GBP/USD drops to session lows, around mid-1.2600s
- A modest USD rebound exerts some fresh downward pressure on Friday.
- Rising fears of a no-deal Brexit hold investors from placing bullish bets.
The GBP/USD pair extended its steady intraday decline from levels beyond the 1.2700 handle and dropped to fresh session lows in the last hour.
The pair failed to capitalize on this week's goodish rebound from the vicinity of the key 1.2500 psychological mark, or multi-month lows, further fueled by dovish FOMC statement, and once again met with some fresh supply near the 1.2725 region for the second straight session on Friday.
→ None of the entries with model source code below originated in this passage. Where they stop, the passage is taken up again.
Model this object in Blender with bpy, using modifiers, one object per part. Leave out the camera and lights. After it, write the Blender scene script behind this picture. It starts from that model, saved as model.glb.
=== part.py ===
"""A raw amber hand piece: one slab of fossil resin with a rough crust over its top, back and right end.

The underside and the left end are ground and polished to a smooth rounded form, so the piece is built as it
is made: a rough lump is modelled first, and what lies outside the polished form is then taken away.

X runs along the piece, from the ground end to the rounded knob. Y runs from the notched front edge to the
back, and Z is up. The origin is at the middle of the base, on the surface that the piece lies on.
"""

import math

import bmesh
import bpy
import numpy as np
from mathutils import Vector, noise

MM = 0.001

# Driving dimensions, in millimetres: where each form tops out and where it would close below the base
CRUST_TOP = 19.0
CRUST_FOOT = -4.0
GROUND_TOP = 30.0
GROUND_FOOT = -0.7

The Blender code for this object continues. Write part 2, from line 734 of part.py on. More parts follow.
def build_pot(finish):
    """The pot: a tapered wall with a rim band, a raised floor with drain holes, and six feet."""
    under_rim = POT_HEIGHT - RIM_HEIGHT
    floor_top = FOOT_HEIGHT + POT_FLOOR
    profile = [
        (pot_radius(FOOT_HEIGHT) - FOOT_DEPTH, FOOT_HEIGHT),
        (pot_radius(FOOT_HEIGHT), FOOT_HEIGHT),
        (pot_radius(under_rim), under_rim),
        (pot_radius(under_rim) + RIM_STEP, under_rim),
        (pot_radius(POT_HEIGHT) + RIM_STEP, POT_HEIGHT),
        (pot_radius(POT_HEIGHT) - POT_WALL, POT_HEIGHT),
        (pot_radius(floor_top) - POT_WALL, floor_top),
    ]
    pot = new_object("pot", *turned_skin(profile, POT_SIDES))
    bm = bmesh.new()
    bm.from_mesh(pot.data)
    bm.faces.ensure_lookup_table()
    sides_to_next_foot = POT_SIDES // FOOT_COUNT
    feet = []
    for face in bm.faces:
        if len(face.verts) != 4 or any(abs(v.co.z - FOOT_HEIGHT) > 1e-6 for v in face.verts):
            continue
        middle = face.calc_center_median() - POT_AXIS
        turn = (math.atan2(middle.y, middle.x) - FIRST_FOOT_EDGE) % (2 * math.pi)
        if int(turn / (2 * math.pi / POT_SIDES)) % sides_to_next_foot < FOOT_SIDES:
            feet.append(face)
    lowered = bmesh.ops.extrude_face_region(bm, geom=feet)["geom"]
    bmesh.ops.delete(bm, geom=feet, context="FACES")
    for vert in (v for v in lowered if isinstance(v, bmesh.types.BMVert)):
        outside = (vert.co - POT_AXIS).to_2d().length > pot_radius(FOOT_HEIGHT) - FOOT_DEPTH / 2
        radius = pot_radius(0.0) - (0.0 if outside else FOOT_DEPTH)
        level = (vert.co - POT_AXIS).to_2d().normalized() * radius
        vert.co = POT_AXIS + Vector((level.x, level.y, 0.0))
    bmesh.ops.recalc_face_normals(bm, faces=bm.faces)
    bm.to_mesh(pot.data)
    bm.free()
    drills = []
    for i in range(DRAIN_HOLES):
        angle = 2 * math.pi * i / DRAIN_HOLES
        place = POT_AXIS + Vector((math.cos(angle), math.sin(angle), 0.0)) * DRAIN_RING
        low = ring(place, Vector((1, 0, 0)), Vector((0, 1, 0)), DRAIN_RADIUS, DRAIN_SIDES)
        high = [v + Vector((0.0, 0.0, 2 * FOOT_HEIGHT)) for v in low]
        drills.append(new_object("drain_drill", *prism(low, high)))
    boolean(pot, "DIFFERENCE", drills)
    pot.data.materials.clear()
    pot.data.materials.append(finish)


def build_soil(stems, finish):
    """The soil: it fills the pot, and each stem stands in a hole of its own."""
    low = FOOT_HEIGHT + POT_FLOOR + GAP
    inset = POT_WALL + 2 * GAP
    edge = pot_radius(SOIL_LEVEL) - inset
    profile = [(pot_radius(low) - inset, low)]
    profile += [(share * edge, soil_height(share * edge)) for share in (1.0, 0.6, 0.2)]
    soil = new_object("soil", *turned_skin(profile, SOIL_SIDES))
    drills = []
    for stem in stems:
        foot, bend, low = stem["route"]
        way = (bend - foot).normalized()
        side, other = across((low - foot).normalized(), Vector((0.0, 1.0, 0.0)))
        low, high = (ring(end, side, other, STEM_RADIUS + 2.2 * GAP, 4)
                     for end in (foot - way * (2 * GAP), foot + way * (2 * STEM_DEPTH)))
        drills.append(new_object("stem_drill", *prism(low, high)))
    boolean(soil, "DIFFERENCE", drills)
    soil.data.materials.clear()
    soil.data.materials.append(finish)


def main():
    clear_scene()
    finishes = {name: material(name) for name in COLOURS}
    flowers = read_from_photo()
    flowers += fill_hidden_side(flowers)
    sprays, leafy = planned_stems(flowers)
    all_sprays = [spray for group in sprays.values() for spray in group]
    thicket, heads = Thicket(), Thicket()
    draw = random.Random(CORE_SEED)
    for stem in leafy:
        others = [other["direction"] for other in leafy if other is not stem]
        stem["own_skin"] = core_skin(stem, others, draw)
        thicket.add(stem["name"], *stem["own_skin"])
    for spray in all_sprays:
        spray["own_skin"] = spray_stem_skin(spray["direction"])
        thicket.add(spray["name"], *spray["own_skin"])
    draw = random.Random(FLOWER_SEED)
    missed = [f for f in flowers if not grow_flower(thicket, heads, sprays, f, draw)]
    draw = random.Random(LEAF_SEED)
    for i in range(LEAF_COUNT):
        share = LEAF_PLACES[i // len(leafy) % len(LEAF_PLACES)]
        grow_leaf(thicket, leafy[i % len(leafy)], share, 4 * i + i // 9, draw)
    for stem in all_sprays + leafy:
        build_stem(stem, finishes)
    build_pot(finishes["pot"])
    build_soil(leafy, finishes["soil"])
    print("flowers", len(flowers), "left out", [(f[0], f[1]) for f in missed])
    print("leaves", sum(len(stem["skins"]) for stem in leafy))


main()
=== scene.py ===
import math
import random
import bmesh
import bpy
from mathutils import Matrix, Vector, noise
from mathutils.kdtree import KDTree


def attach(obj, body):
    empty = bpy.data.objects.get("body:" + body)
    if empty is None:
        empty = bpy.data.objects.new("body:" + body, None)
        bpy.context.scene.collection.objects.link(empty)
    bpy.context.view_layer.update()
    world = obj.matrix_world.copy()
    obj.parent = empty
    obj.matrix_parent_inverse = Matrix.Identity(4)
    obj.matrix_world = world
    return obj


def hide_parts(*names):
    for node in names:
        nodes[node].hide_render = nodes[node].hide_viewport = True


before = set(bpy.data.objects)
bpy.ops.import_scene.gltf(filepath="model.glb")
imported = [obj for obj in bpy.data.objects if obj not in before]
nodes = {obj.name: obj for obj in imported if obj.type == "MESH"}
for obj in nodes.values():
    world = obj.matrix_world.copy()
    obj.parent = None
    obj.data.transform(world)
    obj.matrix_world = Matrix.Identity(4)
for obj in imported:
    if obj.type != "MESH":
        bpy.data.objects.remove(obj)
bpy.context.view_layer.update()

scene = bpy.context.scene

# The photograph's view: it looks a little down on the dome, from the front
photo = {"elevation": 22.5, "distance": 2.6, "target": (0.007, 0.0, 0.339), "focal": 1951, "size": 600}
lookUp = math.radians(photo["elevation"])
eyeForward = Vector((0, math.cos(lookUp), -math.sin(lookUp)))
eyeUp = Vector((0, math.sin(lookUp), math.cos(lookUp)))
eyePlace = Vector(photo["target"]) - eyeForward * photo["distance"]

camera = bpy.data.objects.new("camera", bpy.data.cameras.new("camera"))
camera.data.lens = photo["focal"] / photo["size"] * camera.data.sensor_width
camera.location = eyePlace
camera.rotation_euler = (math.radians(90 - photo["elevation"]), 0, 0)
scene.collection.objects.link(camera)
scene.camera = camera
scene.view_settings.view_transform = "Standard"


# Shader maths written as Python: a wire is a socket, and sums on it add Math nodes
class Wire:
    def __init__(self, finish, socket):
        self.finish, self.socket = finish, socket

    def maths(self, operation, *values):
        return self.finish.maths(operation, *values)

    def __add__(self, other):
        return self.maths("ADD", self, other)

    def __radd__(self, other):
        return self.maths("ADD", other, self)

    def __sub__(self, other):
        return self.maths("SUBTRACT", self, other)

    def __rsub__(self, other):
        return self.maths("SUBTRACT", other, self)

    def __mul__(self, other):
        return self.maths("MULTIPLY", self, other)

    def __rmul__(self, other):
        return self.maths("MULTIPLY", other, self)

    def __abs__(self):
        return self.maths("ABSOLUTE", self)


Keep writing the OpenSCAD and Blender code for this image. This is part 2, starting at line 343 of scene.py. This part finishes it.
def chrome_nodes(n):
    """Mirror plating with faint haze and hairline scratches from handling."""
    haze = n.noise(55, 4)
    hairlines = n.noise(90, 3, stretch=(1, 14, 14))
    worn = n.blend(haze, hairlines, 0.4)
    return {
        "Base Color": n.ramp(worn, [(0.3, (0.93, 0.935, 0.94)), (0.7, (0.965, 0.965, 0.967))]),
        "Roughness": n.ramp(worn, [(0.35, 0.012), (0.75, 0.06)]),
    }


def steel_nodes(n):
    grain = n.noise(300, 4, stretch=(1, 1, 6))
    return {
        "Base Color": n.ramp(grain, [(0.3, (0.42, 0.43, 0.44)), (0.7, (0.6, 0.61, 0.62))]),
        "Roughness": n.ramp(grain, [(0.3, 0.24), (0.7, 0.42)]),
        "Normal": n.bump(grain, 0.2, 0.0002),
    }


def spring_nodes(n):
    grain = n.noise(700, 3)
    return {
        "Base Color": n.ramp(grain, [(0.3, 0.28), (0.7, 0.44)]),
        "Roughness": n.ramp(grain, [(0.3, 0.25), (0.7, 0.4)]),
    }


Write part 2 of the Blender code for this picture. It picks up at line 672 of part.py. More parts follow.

Currently hovering around mid-1.2600s, the pair has now eroded a major part of the previous session's positive move and also snapped three consecutive days of winning streak amid a modest US Dollar uptick - supported by a solid rebound in the US Treasury bond yields.
This coupled with the fact that Boris Johnson is still seen as the favourite to be the next British Prime minister, increasing fears of a no-deal Brexit might have prompted investors to use the recent corrective bounce to unwind any bullish positions or initiate some fresh bearish positions.
It is worth mentioning that Boris Johnson and Jeremy Hunt emerged as the final two candidates in the Tory leadership contest on Thursday. Meanwhile, Johnson has already cleared his stance to leave the EU at the end of October 2019 with or without a deal.
Hence, a follow-through weakness, amid absent relevant market moving economic releases from the UK, now looks a distinct possibility ahead of the release of the flash manufacturing PMI and existing home sales data from the US later during the early North-American session.